→ **Challenge**
The entire listing is to be repeated verbatim.

→ **Dataset excerpt**
== == ==

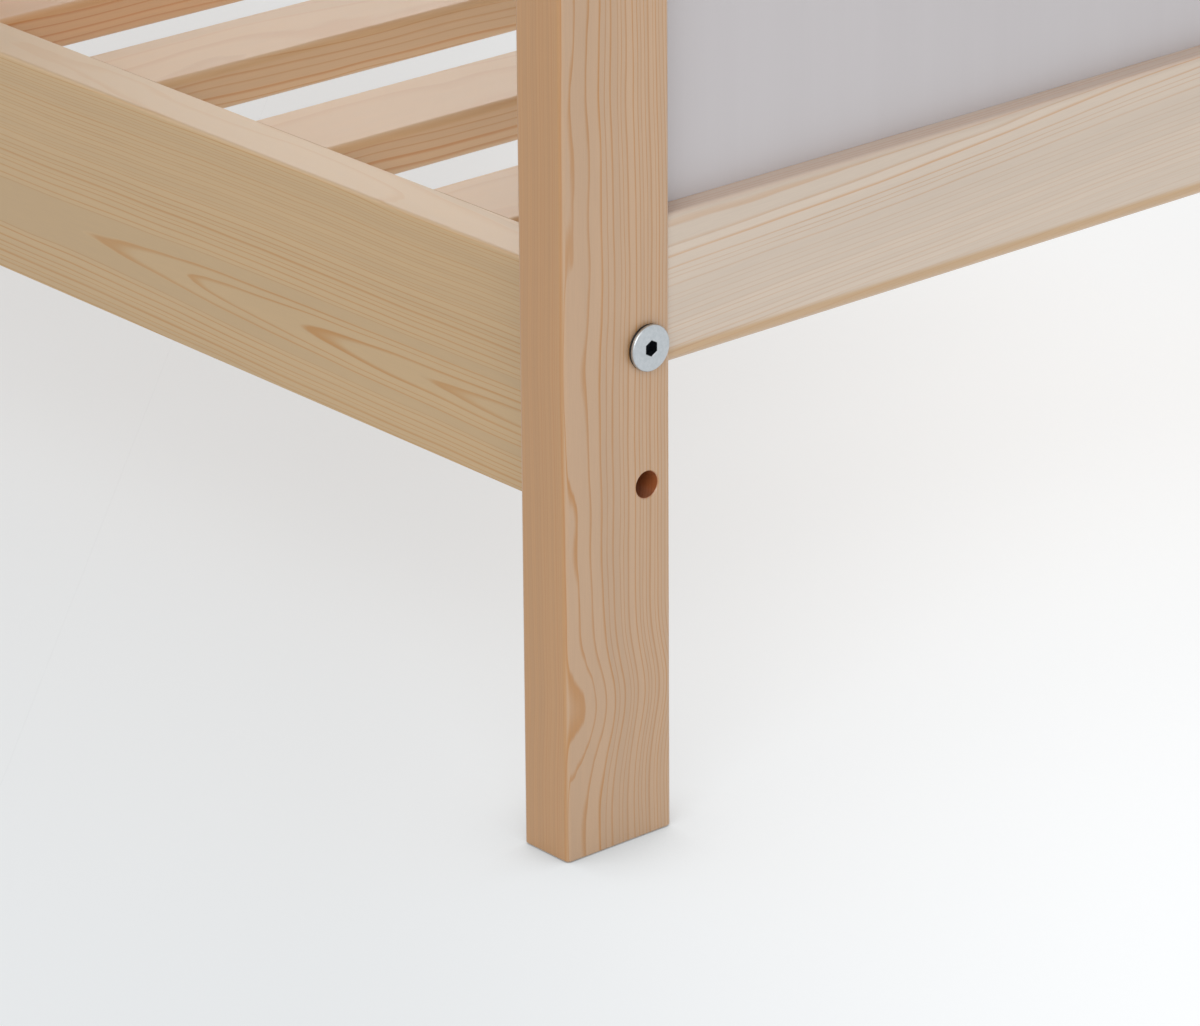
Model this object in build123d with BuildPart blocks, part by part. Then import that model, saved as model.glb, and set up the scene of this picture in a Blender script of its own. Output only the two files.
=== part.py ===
from build123d import *
import os

# Child's bed of solid pine with one long side taken off, sizes in millimetres.
# It stands on Z = 0 with its middle over the origin.
# X runs across the bed, from the open front to the barred back.
# Y runs along the bed, from the right end to the left end as seen from the front.

# Mattress that the bed takes, and the play around it
mattress_length = 1200.0
mattress_width = 600.0
mattress_end_play = 10.0
mattress_side_play = 8.0

# Corner posts
post_thickness = 24.0
post_height = 830.0
post_round = 2.0
post_top_round = 1.5
post_foot_chamfer = 0.8

# Rails of the two ends
end_rail_thickness = 22.0
end_rail_set_in = 1.5
end_rail_height = 55.0
lower_rail_below_base_top = 31.0
rail_top_round = 2.5
rail_underside_round = 4.0

# Painted panel of each end, in grooves
panel_thickness = 4.0
panel_behind_rail_face = 10.4
panel_face_play = 0.1
panel_edge_play = 0.5
groove_depth = 8.0
post_groove_depth = 4.0

# Slatted base
base_top = 207.0
base_rail_thickness = 24.0
base_rail_height = 88.0
base_rail_overhang = 1.0
base_rail_round = 2.5
base_rail_inner_round = 0.3
slat_count = 11
slat_width = 47.0
slat_thickness = 17.0
slat_end_gap = 61.5
slat_top_round = 3.0
slat_underside_round = 1.5
slat_tenon_length = 10.0
slat_tenon_width = 36.0
slat_tenon_thickness = 9.0

# Barred side
side_thickness = 24.0
side_set_in = 1.0
side_clearance = 1.0
bar_count = 13
bar_width = 30.0
bar_thickness = 12.0
bar_round = 4.0
bar_seat_depth = 12.0

# Glued joints
joint_play = 0.1
joint_end_play = 0.5

# Dowels between the posts and the end rails
dowel_diameter = 8.0
dowel_length = 40.0
dowel_chamfer = 1.0
dowel_from_groove = 7.0
dowel_spacing = 14.0

# Connector bolts with barrel nuts
bolt_diameter = 8.0
bolt_length = 80.0
bolt_tip_chamfer = 1.0
head_diameter = 17.0
head_thickness = 2.7
head_chamfer = 0.4
socket_across_flats = 5.0
socket_depth = 4.0
post_hole_diameter = 10.0
post_hole_chamfer = 0.4
rail_hole_diameter = 9.0
rail_hole_end_play = 6.0
thread_play = 0.1
nut_diameter = 12.0
nut_length = 18.0
nut_inset = 45.0
nut_play = 0.2
nut_end_play = 0.5
nut_slot_width = 1.4
nut_slot_depth = 1.6

# Bolt lines of the base, below its top in use, and the two other heights
bolt_below_base_top = 21.0
lower_position_drop = 51.5
upper_position_rise = 200.0

# Pins under the barred side
pin_diameter = 8.0
pin_length = 35.0
pin_in_rail = 20.0
pin_play = 0.5
pin_end_play = 1.0

# Lengths that follow from the sizes above
inner_length = mattress_length + mattress_end_play
base_width = mattress_width + mattress_side_play
base_inner_width = base_width - 2 * base_rail_thickness
overall_length = inner_length + 2 * post_thickness
side_space = side_set_in + side_thickness + side_clearance
overall_width = base_width + 2 * side_space
post_width = side_space + base_rail_thickness - base_rail_overhang
end_rail_length = overall_width - 2 * post_width
panel_width = end_rail_length + 2 * post_groove_depth - 2 * panel_edge_play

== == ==

→ **Written solution**
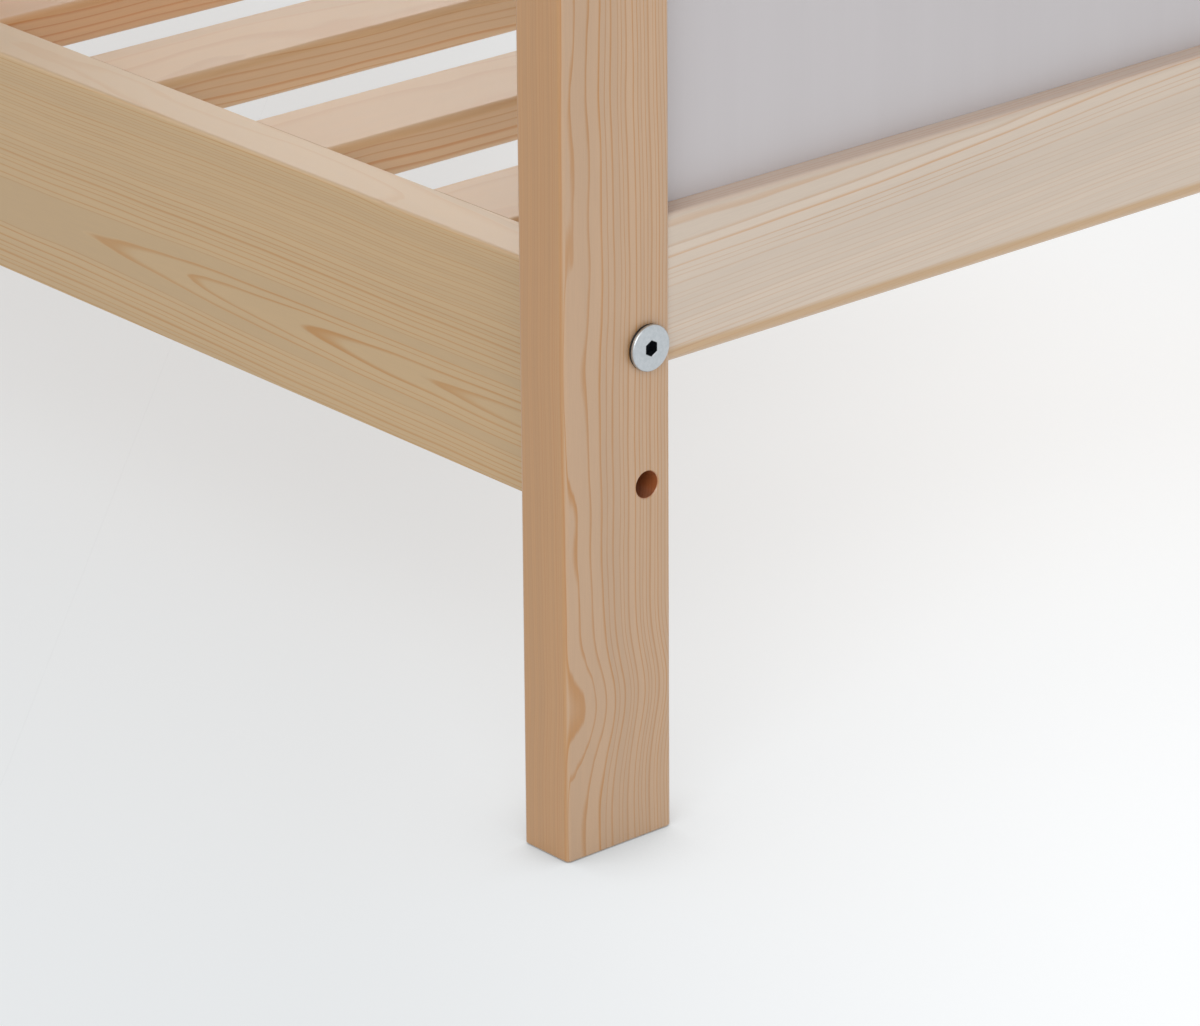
Model this object in build123d with BuildPart blocks, part by part. Then import that model, saved as model.glb, and set up the scene of this picture in a Blender script of its own. Output only the two files.
=== part.py ===
from build123d import *
import os

# Child's bed of solid pine with one long side taken off, sizes in millimetres.
# It stands on Z = 0 with its middle over the origin.
# X runs across the bed, from the open front to the barred back.
# Y runs along the bed, from the right end to the left end as seen from the front.

# Mattress that the bed takes, and the play around it
mattress_length = 1200.0
mattress_width = 600.0
mattress_end_play = 10.0
mattress_side_play = 8.0

# Corner posts
post_thickness = 24.0
post_height = 830.0
post_round = 2.0
post_top_round = 1.5
post_foot_chamfer = 0.8

# Rails of the two ends
end_rail_thickness = 22.0
end_rail_set_in = 1.5
end_rail_height = 55.0
lower_rail_below_base_top = 31.0
rail_top_round = 2.5
rail_underside_round = 4.0

# Painted panel of each end, in grooves
panel_thickness = 4.0
panel_behind_rail_face = 10.4
panel_face_play = 0.1
panel_edge_play = 0.5
groove_depth = 8.0
post_groove_depth = 4.0

# Slatted base
base_top = 207.0
base_rail_thickness = 24.0
base_rail_height = 88.0
base_rail_overhang = 1.0
base_rail_round = 2.5
base_rail_inner_round = 0.3
slat_count = 11
slat_width = 47.0
slat_thickness = 17.0
slat_end_gap = 61.5
slat_top_round = 3.0
slat_underside_round = 1.5
slat_tenon_length = 10.0
slat_tenon_width = 36.0
slat_tenon_thickness = 9.0

# Barred side
side_thickness = 24.0
side_set_in = 1.0
side_clearance = 1.0
bar_count = 13
bar_width = 30.0
bar_thickness = 12.0
bar_round = 4.0
bar_seat_depth = 12.0

# Glued joints
joint_play = 0.1
joint_end_play = 0.5

# Dowels between the posts and the end rails
dowel_diameter = 8.0
dowel_length = 40.0
dowel_chamfer = 1.0
dowel_from_groove = 7.0
dowel_spacing = 14.0

# Connector bolts with barrel nuts
bolt_diameter = 8.0
bolt_length = 80.0
bolt_tip_chamfer = 1.0
head_diameter = 17.0
head_thickness = 2.7
head_chamfer = 0.4
socket_across_flats = 5.0
socket_depth = 4.0
post_hole_diameter = 10.0
post_hole_chamfer = 0.4
rail_hole_diameter = 9.0
rail_hole_end_play = 6.0
thread_play = 0.1
nut_diameter = 12.0
nut_length = 18.0
nut_inset = 45.0
nut_play = 0.2
nut_end_play = 0.5
nut_slot_width = 1.4
nut_slot_depth = 1.6

# Bolt lines of the base, below its top in use, and the two other heights
bolt_below_base_top = 21.0
lower_position_drop = 51.5
upper_position_rise = 200.0

# Pins under the barred side
pin_diameter = 8.0
pin_length = 35.0
pin_in_rail = 20.0
pin_play = 0.5
pin_end_play = 1.0

# Lengths that follow from the sizes above
inner_length = mattress_length + mattress_end_play
base_width = mattress_width + mattress_side_play
base_inner_width = base_width - 2 * base_rail_thickness
overall_length = inner_length + 2 * post_thickness
side_space = side_set_in + side_thickness + side_clearance
overall_width = base_width + 2 * side_space
post_width = side_space + base_rail_thickness - base_rail_overhang
end_rail_length = overall_width - 2 * post_width
panel_width = end_rail_length + 2 * post_groove_depth - 2 * panel_edge_play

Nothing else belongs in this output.